U.S. and Iranian diplomats are currently barely able to talk face to face. But U.S. and Iranian stencil artists can collaborate to create works of art at the Melbourne Stencil Festival. A1one, a stencil artist from Iran worked with US, German and Australian artists producing some beautiful pictures. (The art was then sold to benefit an Australian charity, the Collingwood Neighborhood House.)

To say that street art is a global art movement is not a sufficient description for the unparalleled increase in communications, travel and collaborations. The internet has been responsible for much of this communications but it takes trust and a generosity of spirit have to make it work.

Street art is a democratic force, not in terms of civil government but in the very human terms of giving a voice and artistic power to ordinary people. Street art gives a voice to people who cannot buy advertising space, property or political influence; young people, minorities and sub-cultures whose voices are frequently censored or ignored by the masses. The question in the back of all art history is not who painted the pictures but who owns the walls. It has often been remarked that great art follows empires, money and power and it has been the ambition and dream of radical artists to end this connection.

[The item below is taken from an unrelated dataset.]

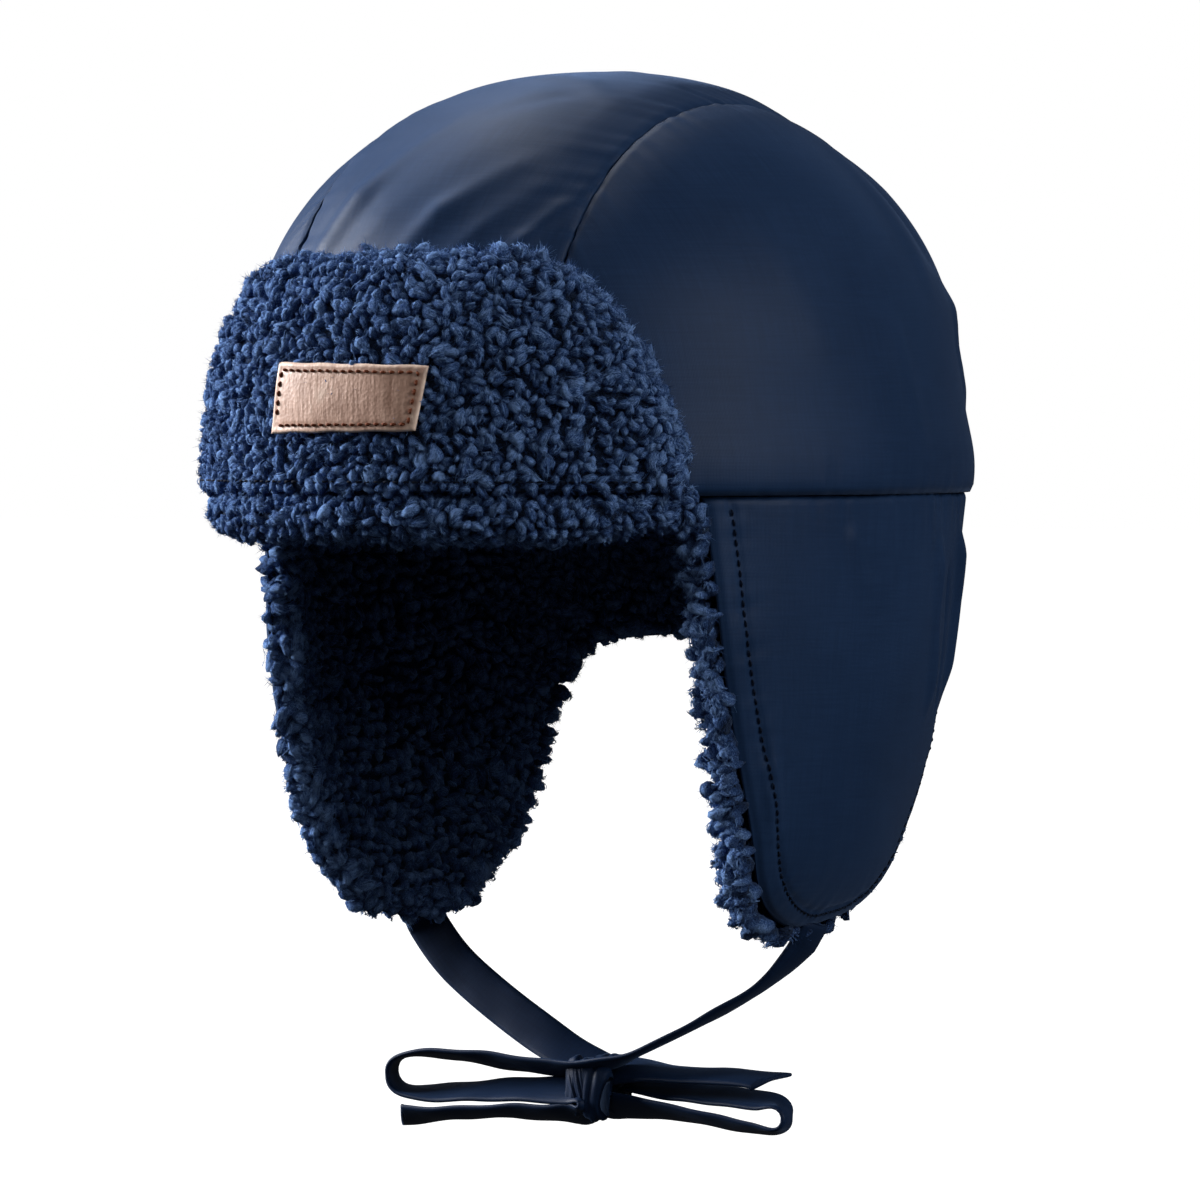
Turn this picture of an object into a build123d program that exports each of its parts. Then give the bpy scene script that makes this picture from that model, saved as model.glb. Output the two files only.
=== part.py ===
from build123d import *
import math
import os

os.makedirs("parts", exist_ok=True)

# Trapper hat for a small child: nylon shell, sherpa lining, turned-up front brim,
# two ear flaps and a pair of ties in a bow. Millimetres, +Z up, the front is -Y and
# the wearer's left is +X. The origin is the centre of the head opening, at the seam
# between the crown and the ear flap panels.

# ---- driving dimensions -------------------------------------------------------
HALF_WIDTH = 80.5          # outer half width of the shell at the waist seam
HALF_LENGTH = 99.5         # outer half length, front to back
MEAN_RADIUS = (HALF_WIDTH + HALF_LENGTH) / 2
STRETCH_X = HALF_WIDTH / MEAN_RADIUS
STRETCH_Y = HALF_LENGTH / MEAN_RADIUS
CROWN_HEIGHT = 99.0
CROWN_POWER = 2.3          # superellipse exponent of the crown's profile
SHELL_T = 1.0              # nylon shell with its seam allowance
LINING_GAP = 0.2           # between shell and sherpa lining
LINING_IN = 9.0            # depth of the sherpa's inner face below the shell
SEAM_X = 38.0              # half width of the centre crown panel
SEAM_W = 1.0               # width of a stitched seam
CLEAR = 0.3                # between pieces that move apart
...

There are many other examples of the international reach of street art. Chor Boogie, an American aerosol artist participated in the 1st Street Painting Exhibit in Xi’an China this year. In my last entry Spray the Word I wrote about an exhibition of collaborations between Brazilian and Australian stencil artists and poets.

The geopolitical implications of street art should not be under estimated; it is truly remarkable for an art movement. Nor should it be over estimated; street art will not create global peace and harmony.